» **Problem to work on**
Quote, please, the line with "Reconstruct the object", the line with "points along +Y.", and every line between them, exactly and with nothing else.

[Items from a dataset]
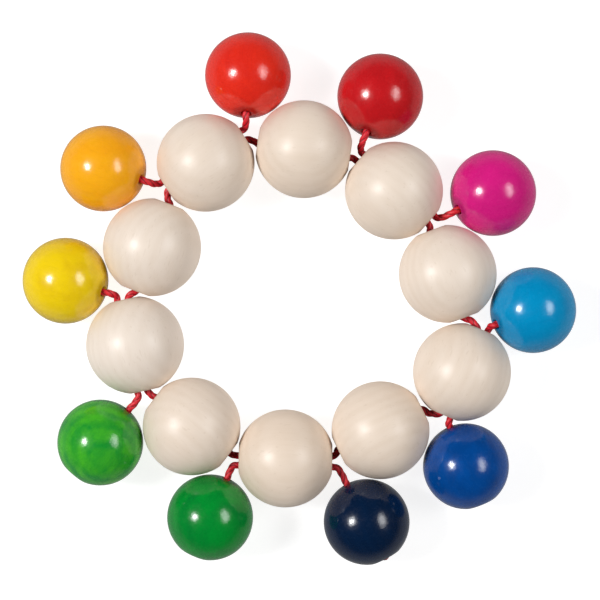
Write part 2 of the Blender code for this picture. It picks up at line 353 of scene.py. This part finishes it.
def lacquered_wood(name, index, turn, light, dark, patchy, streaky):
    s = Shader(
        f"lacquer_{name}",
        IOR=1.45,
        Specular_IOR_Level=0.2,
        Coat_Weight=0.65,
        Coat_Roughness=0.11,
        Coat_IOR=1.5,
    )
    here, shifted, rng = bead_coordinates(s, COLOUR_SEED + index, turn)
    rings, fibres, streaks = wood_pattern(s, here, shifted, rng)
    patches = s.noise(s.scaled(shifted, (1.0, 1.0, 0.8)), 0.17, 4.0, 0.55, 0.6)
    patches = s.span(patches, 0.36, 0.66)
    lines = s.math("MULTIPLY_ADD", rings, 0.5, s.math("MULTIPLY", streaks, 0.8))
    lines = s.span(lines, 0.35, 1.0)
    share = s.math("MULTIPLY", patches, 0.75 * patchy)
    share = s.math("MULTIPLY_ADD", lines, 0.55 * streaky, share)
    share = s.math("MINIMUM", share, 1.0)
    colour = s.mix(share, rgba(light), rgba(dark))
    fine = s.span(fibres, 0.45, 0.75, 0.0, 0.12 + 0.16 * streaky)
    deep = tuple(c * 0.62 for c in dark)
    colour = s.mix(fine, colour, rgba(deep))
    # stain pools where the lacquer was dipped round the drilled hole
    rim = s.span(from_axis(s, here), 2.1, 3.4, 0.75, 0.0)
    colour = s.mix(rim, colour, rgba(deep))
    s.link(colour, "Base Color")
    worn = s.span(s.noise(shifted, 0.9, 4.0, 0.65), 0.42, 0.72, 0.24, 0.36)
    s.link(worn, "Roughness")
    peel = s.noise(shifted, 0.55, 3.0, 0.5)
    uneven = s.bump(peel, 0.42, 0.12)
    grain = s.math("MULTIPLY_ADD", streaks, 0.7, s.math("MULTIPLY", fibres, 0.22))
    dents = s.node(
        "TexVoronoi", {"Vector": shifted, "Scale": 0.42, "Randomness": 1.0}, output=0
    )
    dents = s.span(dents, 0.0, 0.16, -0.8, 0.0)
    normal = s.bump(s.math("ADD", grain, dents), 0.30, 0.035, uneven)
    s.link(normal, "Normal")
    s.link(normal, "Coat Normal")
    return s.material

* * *

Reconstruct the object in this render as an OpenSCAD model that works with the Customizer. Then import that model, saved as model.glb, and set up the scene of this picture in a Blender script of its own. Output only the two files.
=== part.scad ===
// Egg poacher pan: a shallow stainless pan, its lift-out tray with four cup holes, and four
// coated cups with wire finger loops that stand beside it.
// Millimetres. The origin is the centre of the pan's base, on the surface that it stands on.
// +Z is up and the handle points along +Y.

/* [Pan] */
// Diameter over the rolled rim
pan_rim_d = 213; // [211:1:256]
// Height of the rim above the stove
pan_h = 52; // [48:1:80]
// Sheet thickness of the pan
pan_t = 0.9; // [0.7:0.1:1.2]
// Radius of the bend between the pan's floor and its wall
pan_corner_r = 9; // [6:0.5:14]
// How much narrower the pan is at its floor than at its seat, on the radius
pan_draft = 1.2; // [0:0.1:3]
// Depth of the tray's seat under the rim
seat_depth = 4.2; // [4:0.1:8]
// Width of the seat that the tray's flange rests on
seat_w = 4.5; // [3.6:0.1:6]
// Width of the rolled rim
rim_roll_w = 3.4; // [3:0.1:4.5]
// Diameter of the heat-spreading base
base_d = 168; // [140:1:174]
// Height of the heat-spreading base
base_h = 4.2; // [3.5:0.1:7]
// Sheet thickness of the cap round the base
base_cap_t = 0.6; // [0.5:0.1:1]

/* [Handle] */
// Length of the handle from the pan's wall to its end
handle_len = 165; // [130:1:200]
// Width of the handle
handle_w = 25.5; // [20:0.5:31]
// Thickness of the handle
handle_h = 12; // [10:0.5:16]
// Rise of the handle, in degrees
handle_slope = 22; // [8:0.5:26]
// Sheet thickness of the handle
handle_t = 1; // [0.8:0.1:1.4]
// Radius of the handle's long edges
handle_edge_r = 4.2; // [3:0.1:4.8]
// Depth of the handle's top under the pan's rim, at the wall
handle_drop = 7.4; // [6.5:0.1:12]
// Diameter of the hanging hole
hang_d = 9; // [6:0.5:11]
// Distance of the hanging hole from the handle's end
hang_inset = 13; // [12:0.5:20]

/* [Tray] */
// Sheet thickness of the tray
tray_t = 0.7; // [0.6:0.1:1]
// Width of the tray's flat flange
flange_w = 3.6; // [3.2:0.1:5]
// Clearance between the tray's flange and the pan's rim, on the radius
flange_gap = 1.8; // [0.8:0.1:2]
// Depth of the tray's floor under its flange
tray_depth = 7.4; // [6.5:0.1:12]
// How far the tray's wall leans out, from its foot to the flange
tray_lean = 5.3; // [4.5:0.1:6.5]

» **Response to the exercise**
Reconstruct the object in this render as an OpenSCAD model that works with the Customizer. Then import that model, saved as model.glb, and set up the scene of this picture in a Blender script of its own. Output only the two files.
=== part.scad ===
// Egg poacher pan: a shallow stainless pan, its lift-out tray with four cup holes, and four
// coated cups with wire finger loops that stand beside it.
// Millimetres. The origin is the centre of the pan's base, on the surface that it stands on.
// +Z is up and the handle points along +Y.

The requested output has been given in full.